I was coached to consciously keep my TrA and abs tight while I sprinted!!! This is why it has been brought up. I’ve been coached (by a personal trainer as recently as a week ago) to consciously keep my core tight while doing CF’s med ball routine. He and I had words about it afterwards. We now do the exercises nice and relaxed and naturally like they are shown on Charlie’s MedBall video. (I was letting him coach me as a way of coaching him on coaching if that makes sense).

This is exactly his point!! See, you do agree with the article.

As I mentioned, there are many trainers who do this with perfectly healthy and coordinated athletes. Talk about incompetence!

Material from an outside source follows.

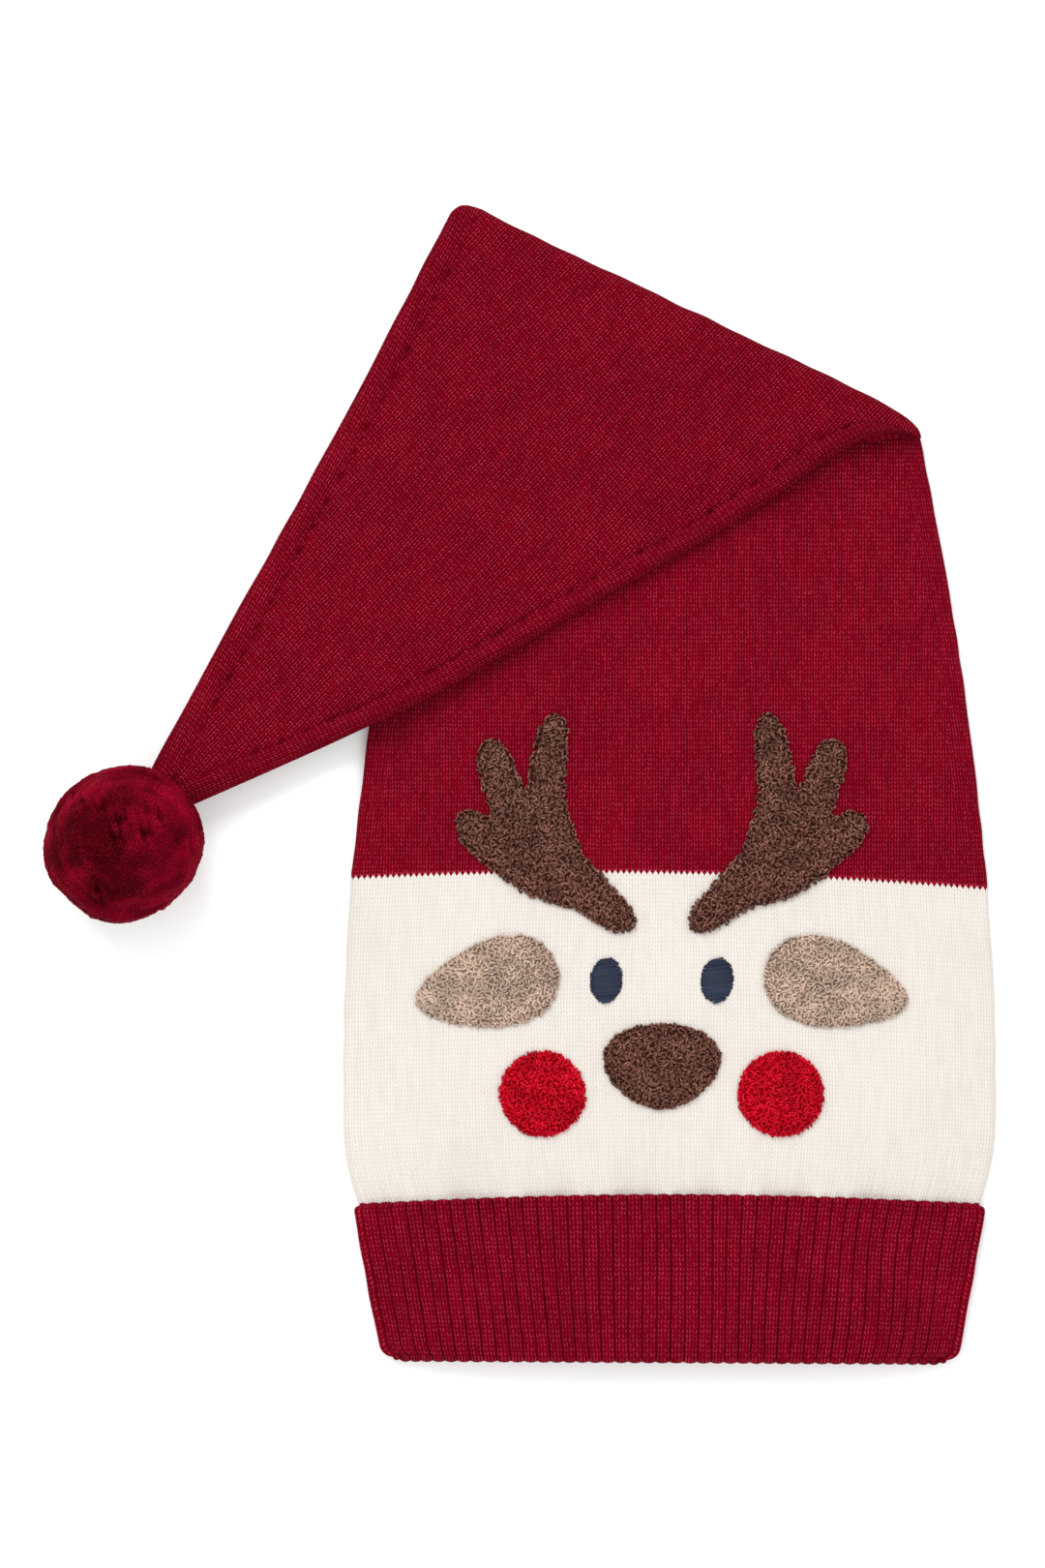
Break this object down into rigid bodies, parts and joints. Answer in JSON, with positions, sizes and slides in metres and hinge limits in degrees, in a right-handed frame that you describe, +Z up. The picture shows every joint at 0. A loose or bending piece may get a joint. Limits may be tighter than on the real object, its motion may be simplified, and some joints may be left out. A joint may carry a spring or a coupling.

Angie does a great job demonstrating this in the GPP Essentials Video, and Charlie, at the Al Vermeil, Charlie Francis, Joseph Horrigan Seminar held in Vancouver a few years back, talked about this motion being used to test some of his athlete’s core strength back in the day (if they could keep their lower back on the floor they were strong, if not, they were weak). He laughed it off cause of the limb length difference between elite sprinters and the college student test subjects used to form the baseline data for the study.

Originally Posted by Herb
Core Stability work is different than core work.

Glad you asked!

I think this is why there is disagreement among us here.

As I mention in the last post, the author is addressing a very specific topic called Core Stability. He is addressing the research done "that demonstrated a change in onset timing of the trunk muscles in back injury and chronic lower back pain patients (2), AND how “as a consequence of (certain) assumptions, a whole industry grew out of these studies with gyms and clinics worldwide teaching the ‘tummy tuck’ and trunk bracing exercises to athletes for prevention of injury and to patients as a cure for lower back pain,” and how “core stability became a cult and TrA its mantra” (2).

RE: the Asafa interview…he says his core strength is down, not his core stability. I hope my previous responses have cleared up the difference. If not, let me know.

Herb - I hope you don’t think i am attacking you - apologies if it seems that way.

I think you hit the nail on the head when you mentioned the way Trainers over where you are and the way they train. I must say i am shocked - and it deff makes more sence of the article when applied to trainers like that.

Yes i agree with his outcome - it was just his methodology in determining that was getting to me. But it makes more sence if a lot of trainers over your way are NUTS.

It really baffles me that People are getting Pregnant ladies to do core work. I have never heard of this. Ever. So to me, it sounded like he was making things up. Amazing

Thanks for your effort in explaining Herb.

I’ve never dealt with back pain so I can’t say for certain whether the ‘tummy tuck’ and trunk bracing exercises will help.

But what I would say is, if the muscles you mention are strengthened & help with stabilising the spine along with the multifidus/inner obliques etc) hence gaining better posture, then surely the patient with lower back pain must benefit from that.

It’s not the be all end all. Having a beer gut is known in some circles to cause chronic back pain. By not addressing that particular issue, all the spinal strengthening exercises in the world probably won’t help you.

I’ve never felt attacked on this site boldwarrior. I love the arguments we all get into and consider them friendly arguments for the sake of clarity, accuracy and truthfulness in what we post. If you disagreed with the article and didn’t post anything the world would be a sadder place. “Iron sharpens iron.” Your views and opinions have always been respected by me. Thanks for posting.

Yes - strong abs but a beer gut and tight hip flexors/thighs/glutes generally wont help a sore back. No matter how strong a set of abs you have.

If you can teach that same person to deep squat with perfect form - his flexibilty will improve out of sight, knotts reduced or removed - some basic abs work done like shown in the Gpp dvd - then Back pain even with a Beer gut will be greatly reduced or removed.